### [OBJECTIVE]
Retype everything in the listing, leaving each line exactly as it is.

▼▼▼

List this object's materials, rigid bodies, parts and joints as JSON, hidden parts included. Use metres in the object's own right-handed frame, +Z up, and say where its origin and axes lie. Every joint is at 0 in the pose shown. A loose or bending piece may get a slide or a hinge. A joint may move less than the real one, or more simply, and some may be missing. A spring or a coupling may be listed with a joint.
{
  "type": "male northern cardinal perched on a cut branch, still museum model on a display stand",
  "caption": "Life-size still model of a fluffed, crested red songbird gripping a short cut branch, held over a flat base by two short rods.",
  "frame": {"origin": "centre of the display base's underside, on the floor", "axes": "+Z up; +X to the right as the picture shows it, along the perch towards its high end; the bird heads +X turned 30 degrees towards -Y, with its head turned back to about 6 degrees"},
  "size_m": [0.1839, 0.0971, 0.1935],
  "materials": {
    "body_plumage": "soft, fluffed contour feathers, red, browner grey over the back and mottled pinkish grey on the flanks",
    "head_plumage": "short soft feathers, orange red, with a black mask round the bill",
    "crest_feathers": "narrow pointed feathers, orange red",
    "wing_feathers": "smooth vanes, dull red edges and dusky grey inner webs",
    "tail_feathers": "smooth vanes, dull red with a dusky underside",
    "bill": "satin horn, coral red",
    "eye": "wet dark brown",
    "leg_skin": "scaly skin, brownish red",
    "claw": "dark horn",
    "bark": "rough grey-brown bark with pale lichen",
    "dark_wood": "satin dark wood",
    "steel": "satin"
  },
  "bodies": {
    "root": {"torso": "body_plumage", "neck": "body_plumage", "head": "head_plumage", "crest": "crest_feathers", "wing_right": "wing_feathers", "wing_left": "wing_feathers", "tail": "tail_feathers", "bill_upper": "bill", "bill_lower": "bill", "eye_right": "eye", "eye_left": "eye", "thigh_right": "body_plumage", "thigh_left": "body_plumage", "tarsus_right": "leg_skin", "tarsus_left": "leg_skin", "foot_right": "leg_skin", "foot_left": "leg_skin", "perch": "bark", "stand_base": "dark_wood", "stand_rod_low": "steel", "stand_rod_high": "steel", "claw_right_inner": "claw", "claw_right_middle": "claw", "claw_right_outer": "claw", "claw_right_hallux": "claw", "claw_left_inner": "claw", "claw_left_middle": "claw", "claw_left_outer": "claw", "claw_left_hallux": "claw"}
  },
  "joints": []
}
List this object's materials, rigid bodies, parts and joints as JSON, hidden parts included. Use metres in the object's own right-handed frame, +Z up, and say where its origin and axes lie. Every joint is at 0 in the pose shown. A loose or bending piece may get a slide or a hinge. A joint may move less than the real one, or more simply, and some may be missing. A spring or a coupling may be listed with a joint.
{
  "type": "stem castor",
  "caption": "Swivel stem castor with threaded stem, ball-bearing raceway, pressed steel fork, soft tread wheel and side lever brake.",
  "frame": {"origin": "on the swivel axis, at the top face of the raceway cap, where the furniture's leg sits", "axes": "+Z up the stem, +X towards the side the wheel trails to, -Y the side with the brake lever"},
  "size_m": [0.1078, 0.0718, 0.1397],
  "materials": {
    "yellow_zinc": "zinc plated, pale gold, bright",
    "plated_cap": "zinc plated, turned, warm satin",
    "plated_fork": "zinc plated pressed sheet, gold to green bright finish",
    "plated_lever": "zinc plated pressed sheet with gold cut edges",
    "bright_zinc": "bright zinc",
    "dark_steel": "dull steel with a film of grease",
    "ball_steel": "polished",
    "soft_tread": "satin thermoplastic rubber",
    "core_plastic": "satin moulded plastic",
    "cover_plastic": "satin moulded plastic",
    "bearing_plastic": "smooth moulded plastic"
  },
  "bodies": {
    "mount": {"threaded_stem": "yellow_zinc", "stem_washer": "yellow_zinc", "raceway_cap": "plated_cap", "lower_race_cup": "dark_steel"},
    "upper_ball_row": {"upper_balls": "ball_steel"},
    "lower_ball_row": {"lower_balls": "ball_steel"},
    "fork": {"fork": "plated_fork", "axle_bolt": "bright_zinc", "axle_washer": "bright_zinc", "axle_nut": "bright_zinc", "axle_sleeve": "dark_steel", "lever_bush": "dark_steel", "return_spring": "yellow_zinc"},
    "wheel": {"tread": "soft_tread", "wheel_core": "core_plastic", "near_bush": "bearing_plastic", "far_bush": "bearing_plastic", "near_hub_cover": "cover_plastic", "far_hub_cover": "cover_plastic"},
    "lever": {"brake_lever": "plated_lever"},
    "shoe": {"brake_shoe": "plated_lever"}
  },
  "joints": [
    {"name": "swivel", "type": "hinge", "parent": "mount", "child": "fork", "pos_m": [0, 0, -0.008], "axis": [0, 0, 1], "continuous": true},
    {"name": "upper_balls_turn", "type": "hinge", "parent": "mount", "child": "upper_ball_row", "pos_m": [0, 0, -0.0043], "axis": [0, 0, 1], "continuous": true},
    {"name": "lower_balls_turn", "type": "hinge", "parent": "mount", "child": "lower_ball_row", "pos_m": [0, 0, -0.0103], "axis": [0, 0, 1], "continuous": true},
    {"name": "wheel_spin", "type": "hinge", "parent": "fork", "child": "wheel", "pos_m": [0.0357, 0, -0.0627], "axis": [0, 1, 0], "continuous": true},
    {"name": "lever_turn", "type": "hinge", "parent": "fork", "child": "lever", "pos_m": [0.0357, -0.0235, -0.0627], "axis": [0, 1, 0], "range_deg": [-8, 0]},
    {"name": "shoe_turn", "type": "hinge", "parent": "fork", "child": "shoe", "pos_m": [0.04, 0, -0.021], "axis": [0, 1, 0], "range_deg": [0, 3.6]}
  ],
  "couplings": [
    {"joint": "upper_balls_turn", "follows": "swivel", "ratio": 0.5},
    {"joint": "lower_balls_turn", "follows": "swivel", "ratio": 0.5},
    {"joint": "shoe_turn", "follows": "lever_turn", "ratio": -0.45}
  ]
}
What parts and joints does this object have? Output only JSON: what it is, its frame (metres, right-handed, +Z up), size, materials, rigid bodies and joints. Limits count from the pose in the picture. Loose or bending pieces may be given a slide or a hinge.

▲▲▲

### [EXERCISE ANSWER]
List this object's materials, rigid bodies, parts and joints as JSON, hidden parts included. Use metres in the object's own right-handed frame, +Z up, and say where its origin and axes lie. Every joint is at 0 in the pose shown. A loose or bending piece may get a slide or a hinge. A joint may move less than the real one, or more simply, and some may be missing. A spring or a coupling may be listed with a joint.
{
  "type": "male northern cardinal perched on a cut branch, still museum model on a display stand",
  "caption": "Life-size still model of a fluffed, crested red songbird gripping a short cut branch, held over a flat base by two short rods.",
  "frame": {"origin": "centre of the display base's underside, on the floor", "axes": "+Z up; +X to the right as the picture shows it, along the perch towards its high end; the bird heads +X turned 30 degrees towards -Y, with its head turned back to about 6 degrees"},
  "size_m": [0.1839, 0.0971, 0.1935],
  "materials": {
    "body_plumage": "soft, fluffed contour feathers, red, browner grey over the back and mottled pinkish grey on the flanks",
    "head_plumage": "short soft feathers, orange red, with a black mask round the bill",
    "crest_feathers": "narrow pointed feathers, orange red",
    "wing_feathers": "smooth vanes, dull red edges and dusky grey inner webs",
    "tail_feathers": "smooth vanes, dull red with a dusky underside",
    "bill": "satin horn, coral red",
    "eye": "wet dark brown",
    "leg_skin": "scaly skin, brownish red",
    "claw": "dark horn",
    "bark": "rough grey-brown bark with pale lichen",
    "dark_wood": "satin dark wood",
    "steel": "satin"
  },
  "bodies": {
    "root": {"torso": "body_plumage", "neck": "body_plumage", "head": "head_plumage", "crest": "crest_feathers", "wing_right": "wing_feathers", "wing_left": "wing_feathers", "tail": "tail_feathers", "bill_upper": "bill", "bill_lower": "bill", "eye_right": "eye", "eye_left": "eye", "thigh_right": "body_plumage", "thigh_left": "body_plumage", "tarsus_right": "leg_skin", "tarsus_left": "leg_skin", "foot_right": "leg_skin", "foot_left": "leg_skin", "perch": "bark", "stand_base": "dark_wood", "stand_rod_low": "steel", "stand_rod_high": "steel", "claw_right_inner": "claw", "claw_right_middle": "claw", "claw_right_outer": "claw", "claw_right_hallux": "claw", "claw_left_inner": "claw", "claw_left_middle": "claw", "claw_left_outer": "claw", "claw_left_hallux": "claw"}
  },
  "joints": []
}
List this object's materials, rigid bodies, parts and joints as JSON, hidden parts included. Use metres in the object's own right-handed frame, +Z up, and say where its origin and axes lie. Every joint is at 0 in the pose shown. A loose or bending piece may get a slide or a hinge. A joint may move less than the real one, or more simply, and some may be missing. A spring or a coupling may be listed with a joint.
{
  "type": "stem castor",
  "caption": "Swivel stem castor with threaded stem, ball-bearing raceway, pressed steel fork, soft tread wheel and side lever brake.",
  "frame": {"origin": "on the swivel axis, at the top face of the raceway cap, where the furniture's leg sits", "axes": "+Z up the stem, +X towards the side the wheel trails to, -Y the side with the brake lever"},
  "size_m": [0.1078, 0.0718, 0.1397],
  "materials": {
    "yellow_zinc": "zinc plated, pale gold, bright",
    "plated_cap": "zinc plated, turned, warm satin",
    "plated_fork": "zinc plated pressed sheet, gold to green bright finish",
    "plated_lever": "zinc plated pressed sheet with gold cut edges",
    "bright_zinc": "bright zinc",
    "dark_steel": "dull steel with a film of grease",
    "ball_steel": "polished",
    "soft_tread": "satin thermoplastic rubber",
    "core_plastic": "satin moulded plastic",
    "cover_plastic": "satin moulded plastic",
    "bearing_plastic": "smooth moulded plastic"
  },
  "bodies": {
    "mount": {"threaded_stem": "yellow_zinc", "stem_washer": "yellow_zinc", "raceway_cap": "plated_cap", "lower_race_cup": "dark_steel"},
    "upper_ball_row": {"upper_balls": "ball_steel"},
    "lower_ball_row": {"lower_balls": "ball_steel"},
    "fork": {"fork": "plated_fork", "axle_bolt": "bright_zinc", "axle_washer": "bright_zinc", "axle_nut": "bright_zinc", "axle_sleeve": "dark_steel", "lever_bush": "dark_steel", "return_spring": "yellow_zinc"},
    "wheel": {"tread": "soft_tread", "wheel_core": "core_plastic", "near_bush": "bearing_plastic", "far_bush": "bearing_plastic", "near_hub_cover": "cover_plastic", "far_hub_cover": "cover_plastic"},
    "lever": {"brake_lever": "plated_lever"},
    "shoe": {"brake_shoe": "plated_lever"}
  },
  "joints": [
    {"name": "swivel", "type": "hinge", "parent": "mount", "child": "fork", "pos_m": [0, 0, -0.008], "axis": [0, 0, 1], "continuous": true},
    {"name": "upper_balls_turn", "type": "hinge", "parent": "mount", "child": "upper_ball_row", "pos_m": [0, 0, -0.0043], "axis": [0, 0, 1], "continuous": true},
    {"name": "lower_balls_turn", "type": "hinge", "parent": "mount", "child": "lower_ball_row", "pos_m": [0, 0, -0.0103], "axis": [0, 0, 1], "continuous": true},
    {"name": "wheel_spin", "type": "hinge", "parent": "fork", "child": "wheel", "pos_m": [0.0357, 0, -0.0627], "axis": [0, 1, 0], "continuous": true},
    {"name": "lever_turn", "type": "hinge", "parent": "fork", "child": "lever", "pos_m": [0.0357, -0.0235, -0.0627], "axis": [0, 1, 0], "range_deg": [-8, 0]},
    {"name": "shoe_turn", "type": "hinge", "parent": "fork", "child": "shoe", "pos_m": [0.04, 0, -0.021], "axis": [0, 1, 0], "range_deg": [0, 3.6]}
  ],
  "couplings": [
    {"joint": "upper_balls_turn", "follows": "swivel", "ratio": 0.5},
    {"joint": "lower_balls_turn", "follows": "swivel", "ratio": 0.5},
    {"joint": "shoe_turn", "follows": "lever_turn", "ratio": -0.45}
  ]
}
What parts and joints does this object have? Output only JSON: what it is, its frame (metres, right-handed, +Z up), size, materials, rigid bodies and joints. Limits count from the pose in the picture. Loose or bending pieces may be given a slide or a hinge.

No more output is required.